Выбрать главу

— Ого!

— О, вам знакомо это имя?

— Еще бы! Разумеется, мы изучали Зудерманна в институте. И пьесы его я видела — «Честь» и «Служанку».

— Понятно. Но я — то, разумеется, узнал о том, к какому выдающемуся человеку в руки попал, значительно позже. Тогда же я заинтересовался, отчего он принял во мне такое участие. Он объяснил, что хорошо знал моих родителей, а после их гибели при загадочных обстоятельствах приложил все усилия, чтобы меня найти. Как выяснилось в дальнейшем, это было полуправдой.

— В каком смысле?

— Долгая история. Об этом я расскажу как-нибудь в другой раз. Как бы то ни было, мне очень повезло — мой опекун был человеком замечательной доброты и глубокого ума, и к тому же весьма обеспеченным. У него была любимая дочь Хеде, но и ко мне он относился как к сыну. Так что у меня никогда не было матери, но зато было два отца.

— Второй — это Шоно?

— Именно. Правда, он часто уезжал и подолгу отсутствовал, и тогда я безвыездно жил у Германна в его замке в Бланкензее, к югу от Берлина. Получал домашнее образование, учился рисованию и музыке, постепенно превращался в книжного червя — библиотека в доме была превосходная. Когда же Шоно возвращался из своих вояжей, он забирал меня к себе, в свою берлинскую квартиру, и проводил со мной очень много времени, в отличие от вечно занятого светского льва Германна. Когда мне сравнялось шестнадцать, я поступил в Гейдельбергский университет, на медицинский.

— А отчего не в Берлинский?

— Мне тогда ужасно хотелось глотнуть свободы и расширить горизонты, да и студенческие традиции Гейдельберга богаче. К тому же милитаристский угар там ощущался меньше, чем в столице, хотя и не намного, конечно. Впрочем, все каникулы я проводил в Берлине или в Бланкензее, и это было незабываемо. У Германна часто бывали в гостях разные замечательные люди.
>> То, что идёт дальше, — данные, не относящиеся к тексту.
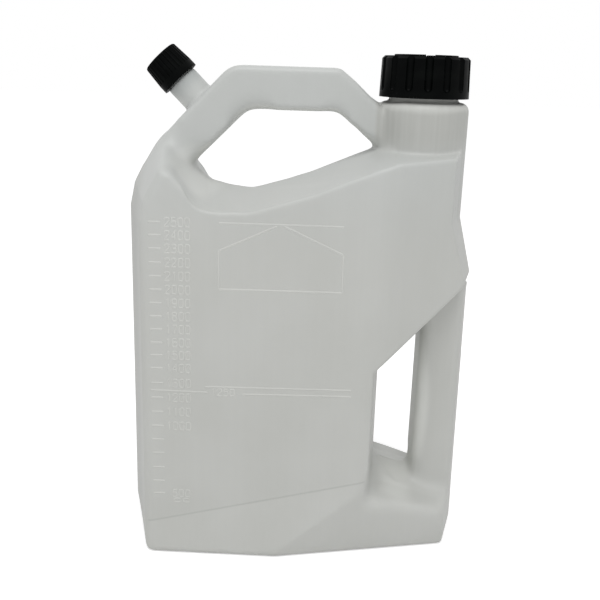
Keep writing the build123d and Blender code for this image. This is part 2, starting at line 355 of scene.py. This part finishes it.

Например, Эйнштейн, который снимал дом неподалеку от Бланкензее, или министр иностранных дел Ратенау{19}

— Это тот, которого убили за мирный договор с Россией?

— И за это в частности. Германн очень тяжело переживал… Да и с ним самим тоже было безумно интересно разговаривать, он был глубоким человеком с очень славным чувством юмора.

— Когда он умер?

— В двадцать восьмом. У него случился удар, началась пневмония. Я незадолго перед этим получил приглашение на работу в Геттинген и перебрался туда с женой. Когда я примчался в Берлин, было уже поздно…

— Вы сказали с женой? Где она теперь?

— Ее нет. Она скончалась при… родах в двадцать девятом. А я не смог ее спасти.

— Ох, простите!

— Не страшно.

— Я знаю по себе, чего стоит это «не страшно». Как вы это все пережили?

— С трудом. Если б не Шоно… Я тогда прекратил заниматься медициной, вообще всем. Тупо сидел на пепелище и заживо истлевал. Он просто силком выдернул меня с того света и утащил с собой в Тибет.

— Вы долго там пробыли?

— Почти десять лет. Успел совершенно отвыкнуть от Европы. В Тибете ведь все иначе. И время, и пространство.

— А чем вы теперь занимаетесь? Вернулись в медицину?

— Нет, я не практикую больше. Ваш случай был исключением. Я заканчиваю книгу.

— Художественную?

— Научную. По музыкальной семиологии, хотя такой науки пока что и не существует.

— У вашей книги уже есть название?

— Рабочее. «Сегментация мелоса в древних нотациях Востока и Запада».

— О господи! Я только сейчас поняла, насколько безобразно относилась к занятиям по теории музыки! Нич-чего не поняла!

— Уверяю вас, что название — это самое сложное, что есть в моей работе. Если пожелаете, я вам как-нибудь объясню в общих чертах.

— Обязательно пожелаю! Простите за нескромный вопрос, а чем вы зарабатываете на жизнь?

— Беэр выделил мне стипендию. Он сказал, что всю жизнь мечтал побыть меценатом. К тому же он организовал договор об издании книги в Принстонском университете.

— А кто такой Беэр?

— Наш с Шоно друг. Вы с ним познакомились первым делом, как очнулись. Помните — чернобородый великан со шрамом?

— Ой, я была уверена, что он мне приснился. Я приняла его за разбойника из детской книжки!